Apparently prosecutors in two states, South Carolina and Pennsylvania, have another trick up their sleeves.  These are the only two states which don't require that a sentencing phase jury, deciding between the death penalty and life imprisonment, be told that the life imprisonment option is without the possibility of parole, if such is the case.

Juries given the option of imposing life imprisonment without the possibility of parole, studies show, are less likely to impose the death sentence.  That is not true when life imprisonment does carry the possibility of parole.

So in a series of South Carolina cases, the prosecutors, with the support of the judges in those proceedings, withhold the fact from the juries that the life sentences they were considering were of the "without the possibility of parole" type.  In each case there was a death sentence imposed, and on appeal each time, the Supreme Court reversed because of the failure to so inform the jury.

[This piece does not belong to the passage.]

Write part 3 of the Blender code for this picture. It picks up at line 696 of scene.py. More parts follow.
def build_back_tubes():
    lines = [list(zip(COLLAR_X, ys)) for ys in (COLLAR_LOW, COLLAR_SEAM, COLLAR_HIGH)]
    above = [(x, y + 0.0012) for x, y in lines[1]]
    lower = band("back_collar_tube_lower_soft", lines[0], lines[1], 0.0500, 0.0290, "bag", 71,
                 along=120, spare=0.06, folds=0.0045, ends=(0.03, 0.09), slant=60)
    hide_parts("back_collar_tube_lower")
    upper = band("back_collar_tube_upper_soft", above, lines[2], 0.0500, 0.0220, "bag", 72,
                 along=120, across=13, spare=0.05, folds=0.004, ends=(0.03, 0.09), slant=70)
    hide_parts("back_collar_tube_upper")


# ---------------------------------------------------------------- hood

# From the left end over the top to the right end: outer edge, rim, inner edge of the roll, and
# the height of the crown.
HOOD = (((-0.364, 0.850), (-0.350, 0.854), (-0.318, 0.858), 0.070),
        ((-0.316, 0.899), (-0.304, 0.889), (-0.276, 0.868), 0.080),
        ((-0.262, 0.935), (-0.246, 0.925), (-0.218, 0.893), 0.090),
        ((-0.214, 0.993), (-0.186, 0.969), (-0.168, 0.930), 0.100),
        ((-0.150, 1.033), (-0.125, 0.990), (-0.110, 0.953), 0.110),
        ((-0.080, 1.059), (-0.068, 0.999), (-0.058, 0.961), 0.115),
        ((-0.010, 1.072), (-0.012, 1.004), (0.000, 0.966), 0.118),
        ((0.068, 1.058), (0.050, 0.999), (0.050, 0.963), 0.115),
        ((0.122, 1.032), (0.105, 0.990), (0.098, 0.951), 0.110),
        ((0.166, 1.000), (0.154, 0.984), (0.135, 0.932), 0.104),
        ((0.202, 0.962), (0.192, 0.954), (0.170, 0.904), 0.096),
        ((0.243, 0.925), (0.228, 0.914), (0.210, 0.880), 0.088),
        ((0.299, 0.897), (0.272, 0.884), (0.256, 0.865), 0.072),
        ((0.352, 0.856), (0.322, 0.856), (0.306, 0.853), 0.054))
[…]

Two things are incredible here.  First, what kind of a prosecutor is it that is so hell-bent on executing the defendant that he would deliberately by omission mislead the jury as to the nature of the penalty they are considering imposing?!  Aren't prosecutors charged with seeking justice?  And what of the judges in these cases?  They, too, must share a prosecutorial-type blood lust in order to acquiesce in such blatant jury deception.

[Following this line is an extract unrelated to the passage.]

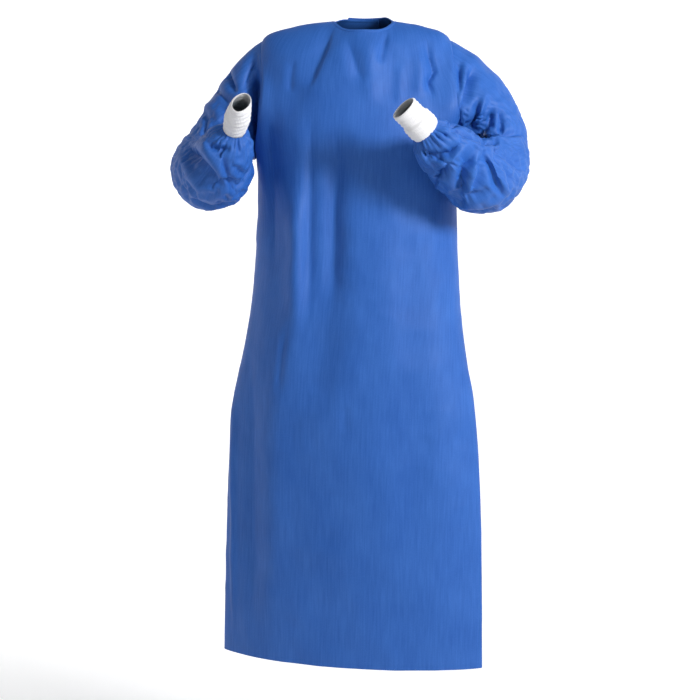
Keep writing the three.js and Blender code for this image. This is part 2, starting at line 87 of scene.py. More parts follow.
BODY_RINGS = (
    BodyRing(2, -23, 15, -65, 49, 66, 65, 0, 0, 1.0),
    BodyRing(-9, -62, -28, -141, 109, 95, 96, 2, 0, 0.95),
    BodyRing(-31, -107, -83, -198, 153, 108, 110, 4, 0, 0.9),
    BodyRing(-92, -158, -140, -199, 158, 114, 118, 4, 0, 0.85),
    BodyRing(-165, -208, -200, -205, 164, 117, 119, 2, -1, 0.85),
    BodyRing(-250, -268, -264, -210, 167, 117, 116, 0, -2, 0.88),
    BodyRing(-377, -377, -377, -212, 169, 114, 111, 0, -3, 0.95),
    BodyRing(-531, -531, -531, -225, 176, 108, 108, 0, -5, 1.05),
    BodyRing(-646, -646, -646, -246, 189, 102, 112, 1, -8, 1.15),
    BodyRing(-723, -723, -723, -260, 202, 98, 116, 2, -10, 1.22),
    BodyRing(-877, -877, -877, -275, 213, 90, 117, 4, -12, 1.35),
    BodyRing(-1050, -1050, -1050, -282, 217, 81, 113, 6, -14, 1.48),
    BodyRing(-1227, -1227, -1227, -287, 218, 74, 108, 8, -15.4, 1.6),
)


@dataclass(frozen=True)
class SoftFold:
    """A long soft fold: its angle, first and last level, half width in degrees, and depth."""

    angle: float
    start: float
    end: float
    spread: float
    depth: float


SOFT_FOLDS = (
    SoftFold(-33, 0.2, 4.2, 9, 5),
    SoftFold(-12, 3.5, 9.5, 10, 8),
    SoftFold(-34, 4.5, 12, 9, -7),
    SoftFold(24, 0.2, 3.6, 9, 5),
    SoftFold(34, 5.5, 11, 12, 6),
    SoftFold(-66, 5.5, 12.5, 10, 8),
)
BACK_FOLDS = (
    SoftFold(151, 6.8, 13.4, 5, 9),
    SoftFold(139, 6.9, 13.4, 5, -3),
    SoftFold(127, 6.8, 13.4, 6, 10),
    SoftFold(110, 7.3, 13.4, 6, 7),
    SoftFold(-147, 6.8, 13.4, 6, 9),
    SoftFold(-130, 7.1, 13.4, 5, 8),
    SoftFold(-112, 7.6, 13.4, 6, 6),
    SoftFold(143, 3.0, 6.8, 5, 5),
    SoftFold(121, 4.4, 6.8, 5, 4),
    SoftFold(-139, 3.4, 6.8, 6, 5),
    SoftFold(-118, 4.8, 6.8, 5, 4),
)


@dataclass(frozen=True)
class ArmSection:
    """One section of a sleeve: its middle and its two radii."""

    x: float
    y: float
    z: float
    across: float
    deep: float


@dataclass(frozen=True)
class CuffRing:
    """One ring of a cuff: how far along it lies, and its two radii."""

    at: float
    across: float
    deep: float


@dataclass(frozen=True)
class Rumple:
    """Soft dents and narrow ridges: how far apart in metres, how deep in millimetres, and which ones."""

    size: float
    depth: float
    seed: int


@dataclass(frozen=True)
class Crease:
    """A crease along a path across and up the front view, in millimetres on the neck's plane.

    depth goes into the cloth, and a negative one is a ridge. near and far are the half widths on
    the path's left and right, seen along a path that goes down. It reaches only cloth whose y lies
    between front and behind, in metres. Where way is given the cloth moves that way. sharp runs
    from 0 for a round bottom to 1 for a fold.
    """

    path: tuple[tuple[float, float], ...]
    depth: float
    near: float
    far: float
    front: float = -9.0
    behind: float = 9.0
    way: tuple[float, float, float] | None = None
    sharp: float = 0.5

    def depths(self, places: np.ndarray) -> np.ndarray:
        """How far the crease pushes each place in.

        Args:
            places: places on the cloth, in metres.

        Returns:
            The depths in millimetres.
        """
        seen = VIEW.seen(places)
        path = np.array(self.path, float)
        lengths = np.concatenate([[0.0], np.cumsum(np.linalg.norm(np.diff(path, axis=0), axis=1))])
        best = np.full(places.shape[:-1], 1e9)
        signed, passed = np.zeros_like(best), np.zeros_like(best)
        for index, (start, step) in enumerate(zip(path[:-1], np.diff(path, axis=0))):
            t = np.clip(((seen - start) @ step) / (step @ step), 0, 1)
            offset = seen - (start + t[..., None] * step)
            distance = np.linalg.norm(offset, axis=-1)
            side = np.sign(offset[..., 1] * step[0] - offset[..., 0] * step[1])
            nearer = distance < best
            best = np.where(nearer, distance, best)
            signed = np.where(nearer, side * distance, signed)
            passed = np.where(nearer, lengths[index] + t * np.linalg.norm(step), passed)
        width = np.where(signed > 0, self.far, self.near)
        taper = CREASE_TAPER * lengths[-1]
        ends = smooth(passed / taper) * smooth((lengths[-1] - passed) / taper)
        y = places[..., 1]
        layer = smooth((self.behind - y) / LAYER_EDGE) * smooth((y - self.front) / LAYER_EDGE)
        share = np.abs(signed) / width
        profile = (1 - self.sharp) * np.exp(-share ** 2) + self.sharp * np.exp(-1.3 * share)
        return self.depth * profile * ends * layer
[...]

Second, the basis of the Supreme Court's decisions in these cases is NOT that, as a matter of elemental fairness, a jury considering a penalty of life imprisonment must understand that -- if such is the case -- "life imprisonment"  means life imprisonment without the possibility of parole.  Rather, the Court found such a necessity of disclosure exists only when the prosecution makes an argument -- either explicitly or by "clear inference" -- that the defendant would be dangerous if not executed.

As you might expect, those paragons of fairness, Justices Thomas and Scalia, dissented in the Supreme Court decision which required disclosure of the "without the possibility of parole" element when the prosecutor explicitly makes the "dangerous if not executed" argument.  Thomas and Scalia apparently feel that it's okay to not tell the jury the most basic things about the nature of the severe penalty they are considering imposing.

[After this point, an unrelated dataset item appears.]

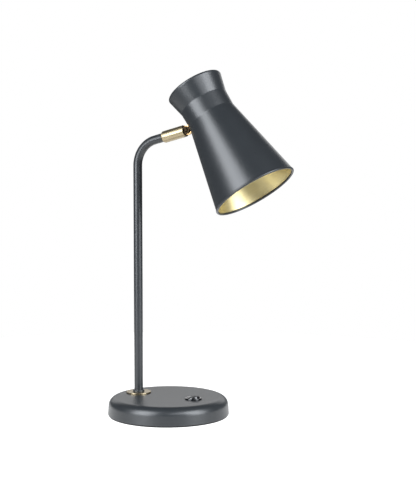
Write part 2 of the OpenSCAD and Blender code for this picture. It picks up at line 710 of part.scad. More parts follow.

What's frightening is what happened in the subsequent South Carolina case.  The Supreme Court ruled that the disclosure must be made even when it's just the "clear inference" of the prosecutor's argument that the defendant will be "dangerous if released."  Here, two more justices -- Chief Justice William Rehnquist and Justice Anthony Kennedy -- joined Thomas and Scalia in dissent.

So what this means is, four out of nine justices of the United States Supreme Court -- unlike not only their five colleagues, but also unlike 48 out of 50 states -- find it just wonderful to withhold critical information from a sentencing jury in a death penalty case.

On a related note, as I'm typing this I'm thinking that the regulations for the upcoming military tribunals better be air-tight fair as finally laid down, because if they're not, we can't be confident at all that the narrowly divided Supreme Court will make things right if an unjustly administered case were to reach them. 

Of course, as of now, there may well be no right to even appeal decisions of military tribunals to the courts, if the recently leaked draft regulations are any indication -- yet another "imperfection" in our system of justice.

Our system may well be better than those in many, if not most other countries, but that doesn't mean it can't stand a whole lot of improvement.